I'm a little confused by it. As I know, most machines using Intel CPUs are little-endian, so why BOM is U+FE FF
for UTF-16 (BE), rather than U+EF BB BF
for UTF-8 or U+FF FE
for UTF-16 (LE)?
Upvotes: 0
Views: 2007
Reputation: 598299
As I know, most machines using Intel CPUs are little-endian
Intel CPUs are not the only CPUs used in the world. AMD, ARM, etc. And there are big-endian CPUs.
why BOM is U+FE FF for UTF-16 (BE), rather than U+EF BB BF for UTF-8 or U+FF FE for UTF-16 (LE)?
U+FEFF
is the Unicode codepoint designation. FE FF
, EF BB BF
, FF FE
, these are sequences of bytes instead. U+
only applies to Unicode codepoint designations, not bytes.
The numeric value of Unicode codepoint U+FEFF ZERO WIDTH NO-BREAK SPACE
(which is its official designation, not U+FEFF BYTE ORDER MARK
, though it is also used as a BOM) is 0xFEFF
(65279).
That codepoint value encoded in UTF-8 produces three 8-bit codeunit values 0xEF 0xBB 0xBF
, which are not subject to any endian issues, which is why UTF-8 does not have separate LE and BE variants.
That same codepoint value encoded in UTF-16 produces one 16-bit codeunit value 0xFEFF
. Because it is a multi-byte (16-bit) value, it is subject to endian when interpreted as two 8-bit bytes, hence the LE (0xFF 0xFE
) and BE (0xFE 0xFF
) variants.
It is not just the BOM that is effected. All codeunits in a UTF-16 string are affected by endian. The BOM helps a decoder know the endian used for the codeunits in the entire string.
UTF-32, which also uses multi-byte (32-bit) codeunits, is also subject to endian, and thus it also has LE and BE variants, and a 32-bit BOM to express that endian to decoders (0xFF 0xFE 0x00 0x00
for LE, 0x00 0x00 0xFE 0xFF
for BE). And yes, as you can probably guess, there is an ambiguity between the UTF-16LE BOM and the UTF-32LE BOM, if you don't know ahead of time which UTF you are dealing with. A BOM is meant to identify the endian, hence the name "Byte Order Mark", not the particular encoding (though it is commonly used for that purpose).
Upvotes: 3
Reputation: 536755
why BOM is U+FE FF for UTF-16 (BE)
It isn't. BOM is character number U+FEFF. There's no space, it's a single hexadecimal number, aka 65279. This definition does not depend on what sequence of bytes is used to represent that characters in any particular encoding.

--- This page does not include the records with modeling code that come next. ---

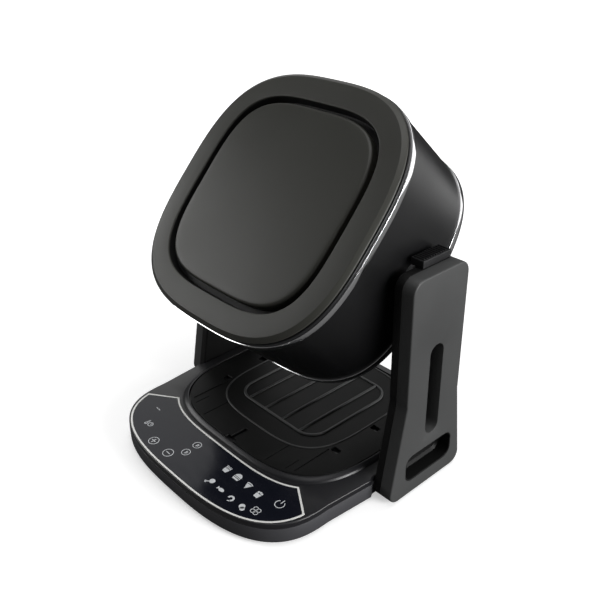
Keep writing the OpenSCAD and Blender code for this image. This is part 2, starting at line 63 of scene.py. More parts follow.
# ---------- places taken from the frame ----------
AXIS = Vector(JOINTS["pod_tilt"]["pos_m"]) / MM
OUT = Vector(JOINTS["fan_spin"]["axis"]).normalized()
ACROSS = Vector((1, 0, 0))
POD = Matrix.Translation(AXIS) @ Matrix((ACROSS, OUT.cross(ACROSS), OUT)).transposed().to_4x4()
FLAT = Matrix.Identity(4)
ALONG_X = Matrix(((0, 0, 1, 0), (1, 0, 0, 0), (0, 1, 0, 0), (0, 0, 0, 1)))
MIRROR = Matrix.Scale(-1, 4, (1, 0, 0))

OUTER_X = size_mm("right_outer_cover")[1].x
SPLIT_X = size_mm("right_outer_cover")[0].x
INNER_X = size_mm("right_inner_cover")[0].x
PILLAR_TOP = size_mm("right_outer_cover")[1].z
PILLAR_LOW = size_mm("right_outer_cover")[0].z
PILLAR_FRONT = size_mm("right_outer_cover")[0].y
PILLAR_BACK = size_mm("right_outer_cover")[1].y
FRONT_Y = size_mm("base_pan")[0].y
BACK_Y = size_mm("base_pan")[1].y
SEAM_Z = size_mm("base_pan")[1].z
TOP_Z = size_mm("control_glass")[1].z
TRAY_HALF = size_mm("tray_plate")[1].x
TRAY_Y = size_mm("tray_plate")[0].y + TRAY_HALF
TRAY_BACK = size_mm("tray_plate")[1].y - TRAY_Y
POD_HALF = size_mm("pod_shell")[1].x
CHROME_HALF = size_mm("front_chrome_ring")[1].x
FACE = 86
SKIN = 2.5

# ---------- camera, at the photograph's viewing angle ----------
AZIMUTH, ELEVATION, ROLL = (math.radians(a) for a in (48.28, 28.45, -1.12))
DISTANCE = 804.3
TARGET = Vector((-1.5, 21.4, 155.1))
LENS = 45.75


def add_camera():
    back = Vector((
        math.sin(AZIMUTH) * math.cos(ELEVATION),
        -math.cos(AZIMUTH) * math.cos(ELEVATION),
        math.sin(ELEVATION),
    ))
    right = Vector((math.cos(AZIMUTH), math.sin(AZIMUTH), 0))
    up = back.cross(right)
    across = math.cos(ROLL) * right + math.sin(ROLL) * up
    upward = math.cos(ROLL) * up - math.sin(ROLL) * right
    data = bpy.data.cameras.new("camera")
    data.lens = LENS
    data.sensor_width = 36
    data.clip_end = 50
    camera = bpy.data.objects.new("camera", data)
    turn = Matrix((across, upward, back)).transposed().to_4x4()
    camera.matrix_world = Matrix.Translation((TARGET + back * DISTANCE) * MM) @ turn
    bpy.context.scene.collection.objects.link(camera)
    bpy.context.scene.camera = camera


add_camera()


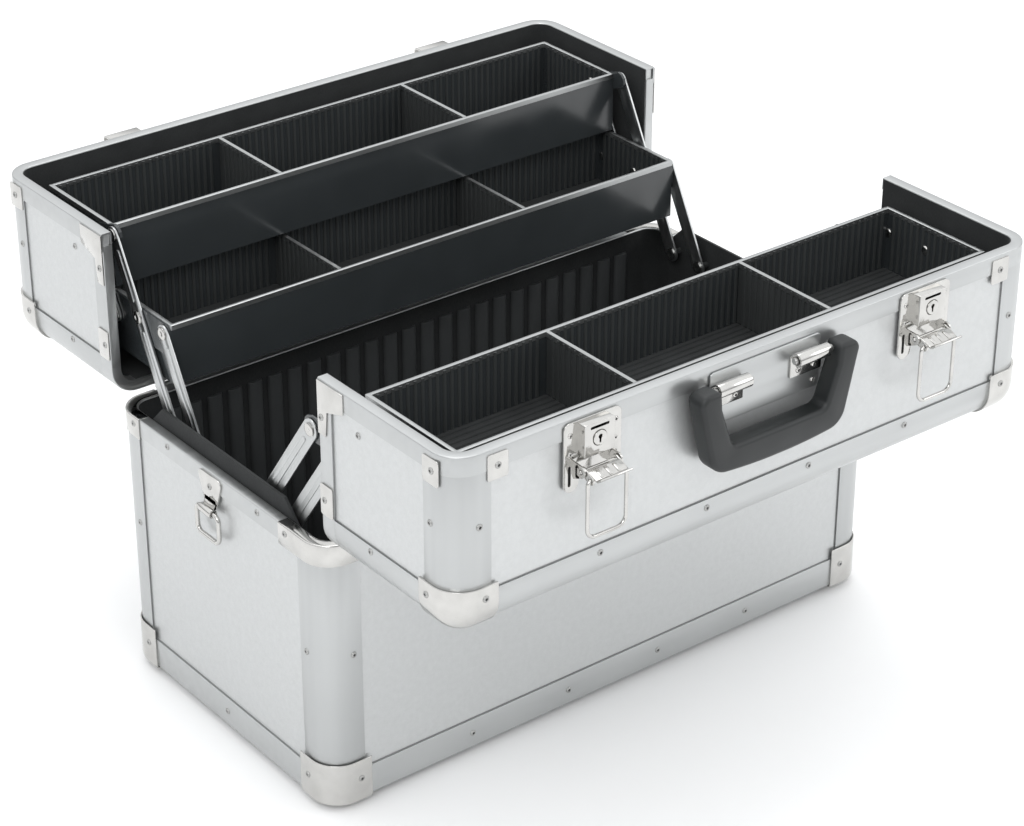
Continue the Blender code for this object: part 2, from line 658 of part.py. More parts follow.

It happens that the hexadecimal representation of the byte sequence that encodes the character(*) in UTF-16LE, 0xFE, 0xFF
has the same order of digits as the hexadecimal representation of the character number U+FEFF
; this is just an artefact of big-endianness, it puts most-significant content on the left, same as humans do for big [hexa]decimal numbers.
(* and indeed any character in the Basic Multilingual Plane. It gets hairier when you go above this range as they no longer fit in two bytes.)
Upvotes: 2